A few years after my arrival, in 1990, my paternal grandmother, a retired professor of literature, was murdered. This event had a profound effect on my understanding of things, in particular the capacity of human beings to perpetrate extreme acts of violence against one another. In terms of my work, it led me to a profound rethinking of the purpose of poetry and the sources of my belief in the good and how the good can endure in a world also inhabited by force and terror.
My reflections following this period resulted in two volumes of poetry. The first, titled The White Fire of Time , is an investigation of the spiritual life, the vita contemplativa . This book draws on the mystical medieval tradition and is conceived of as a spiritual ladder that passes from the earthly realm to the challenges of the grief-journey and the renewal of the spirit. It was published by Wesleyan University Press in 2002 and Bloodaxe Books in 2003.

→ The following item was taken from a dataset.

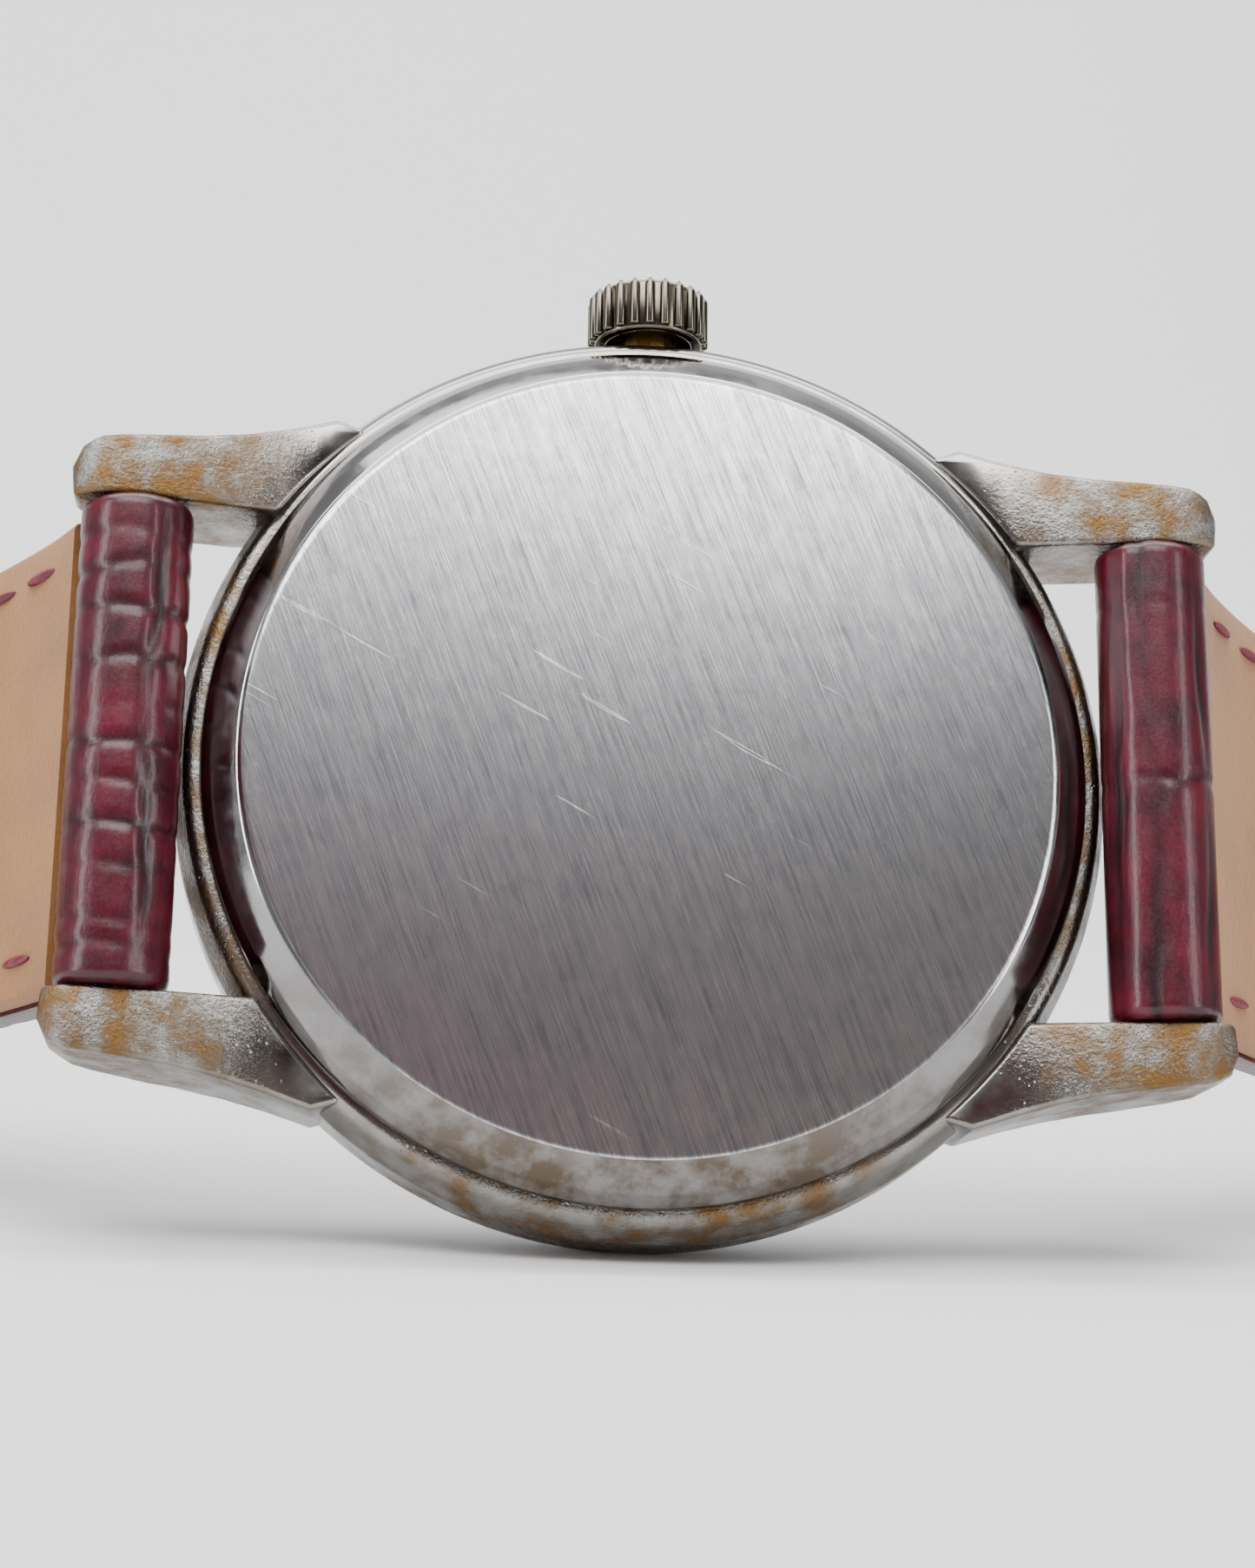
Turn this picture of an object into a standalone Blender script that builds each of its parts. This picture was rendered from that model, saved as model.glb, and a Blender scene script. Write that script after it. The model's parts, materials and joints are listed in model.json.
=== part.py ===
# A vintage hand-wound wristwatch, standing on its 9 o'clock edge and leaning back.
# Sizes are in millimetres. In the watch's own frame X points to 12 o'clock, Y runs from
# the case back towards the dial, and Z points to the crown. "Depth" is Y, from the case
# back's flat face. "Height" runs the other way, from the main plate's dial face.
import math

import bmesh
import bpy
from mathutils import Matrix, Vector

for old in list(bpy.data.objects):
    bpy.data.objects.remove(old, do_unlink=True)

mm = 0.001

# ---- driving dimensions -------------------------------------------------------------
lean = math.radians(16)

plate_radius = 12.8
holder_inner_radius = plate_radius + 0.15
holder_outer_radius = holder_inner_radius + 1.25
bore_radius = holder_outer_radius + 0.15
case_wall = 2.69
case_radius = bore_radius + case_wall
seam_depth = 1.75
case_band_depth = 5.35
shoulder_depth = 6.05
dial_opening_radius = bore_radius - 1.05
dial_seat_depth = 6.35
crystal_seat_depth = 7.0
back_flat_radius = case_radius - 2.69
back_bevel_radius = case_radius - 1.09
back_wall = 0.85
back_lip_depth = 2.7
lip_inner_radius = bore_radius + 0.4
lip_outer_radius = lip_inner_radius + 0.65
gasket_thickness = 0.28
crystal_radius = bore_radius + 0.25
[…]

In 2002, to work on the second, forthcoming volume, titled Update on the Decent , I traveled to the Netherlands to attend witness sessions at the International Criminal Tribunal for the Former Yugoslavia. This turned out to be the beginning of a number of years' research at the Tribunal. However, while the events described there were unimaginable, a postwar tragedy in the heart of Europe, one quickly came to understand that these stories could have happened—in fact were happening at that very moment—in many other parts of the world.
In this sense the poems published here in The Missouri Review are not about a specific place and time but are part of a larger investigation about how we conceive of and carry out extreme acts, what justifications we use, and about the nature of violence itself.